Viscuso joins several other restaurateurs with new ventures in or near the downtown area. Among them are Minneapolisbased Buca di Beppo's first San Diego location, scheduled to open in April, and Long Beach-based King Seafood Co.'s new Royale concept, a French brasserie slated for a summer debut in downtown's bustling Gaslamp District. There's also a 3-month-old restaurant, catering site and cooking school called The Prado, operated in Balboa Park by the locally based Cohn Restaurant Group.

Viscuso's novel approach to his kitchen staff is among the things that separate On Broadway Event Center from other high-energy hybrid restaurant-and-catering concepts in San Diego and elsewhere.

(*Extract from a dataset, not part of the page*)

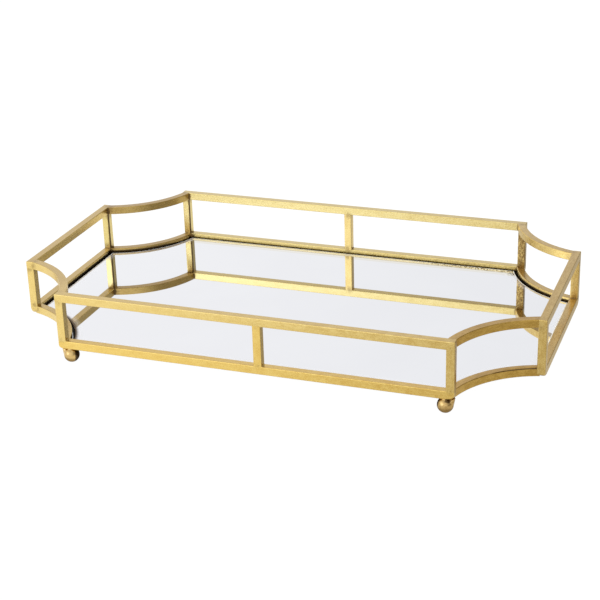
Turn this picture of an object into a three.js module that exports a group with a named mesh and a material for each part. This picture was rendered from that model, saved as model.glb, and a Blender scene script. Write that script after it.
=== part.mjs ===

The veteran Southern California operator, whose other restaurants are E Street Alley and The Grape, both in San Diego, and J.J.'s Steakhouse, in Pasadena, has assembled a portfolio of award-winning chefs and caterers with whom On Broadway will contract for events. Viscuso's own kitchen staff will be a skeleton crew employed mostly for dinner service on Friday and Saturday nights, when On Broadway's restaurant will open to the public.

Viscuso said several noted San Diego establishments have signed on to provide culinary services for On Broadway so far, including the Persian-cuisine restaurant Bandar, Trattoria Portobello, Osteria Panevino and Greystone's Steakhouse. "We are not competing with local chefs," he said. "We've got the top 10 catering companies and the top eight or nine chefs in San Diego contracted," he said.

On Broadway will occupy two floors of a 14-story former bank building whose owners gave it a $35 million face-lift only a few years ago, Viscuso said. He negotiated a 25-cent-per-square-foot lease for the basement and a $1per-square-foot lease for the ground floor, where he will operate the public-access restaurant and club on Fridays and Saturdays. On Broadway otherwise will function as a banquet and meeting center for local businesses and event planners, Viscuso said.

Viscuso plans to handle the more lucrative alcohol and entertainment sales himself and tack a 10- to 15-percent fee onto food sales, he said. He will lease the facility as well as banquet equipment, linens and tableware to restaurants that need larger, offsite party space. He also has subleased space on-premises to a florist and an art gallery that can service banquet clients, he said. "That adds another 8 percent to the bottom line," he said.

"We'll run a 28- to 30-percent margin on this concept," Viscuso predicted. Additional revenues will accrue from cover charges at the club, which is projected to score at least $1 million in sales annually at the new site.

Viscuso and his family have managed restaurants in Southern California for six years, beginning with E Street Alley, in the Gaslamp District. The family then added J.J.'s Steakhouse in Pasadena and the small wine store and restaurant, The Grape, in San Diego. The three businesses generate approximately $7 million in sales annually, he said.

He projects first-year sales at On Broadway to add another $6 million to that total.

For the new project the building's first-floor lobby will be converted to banquet space, Viscuso said. The bank's former loan department will be turned into the 5,000-square-foot banquet kitchen. That same level will also house the 40-seat restaurant and the 10-seat sushi and raw bar, to be called Zen On Broadway, he said.

The bank vaults downstairs will become a billiards area, flanked by two video-wired bars that can be used for multi-media presentations during the week. Hatch Design Group of Costa Mesa, Calif., has created a 1950s-style decor for the interior, he said, that will include several theatrical details, such as a 35-foot, back-lit ruby-glass bar on the first floor and dramatic floor-to-ceiling booths in the downstairs "Ultra Bar."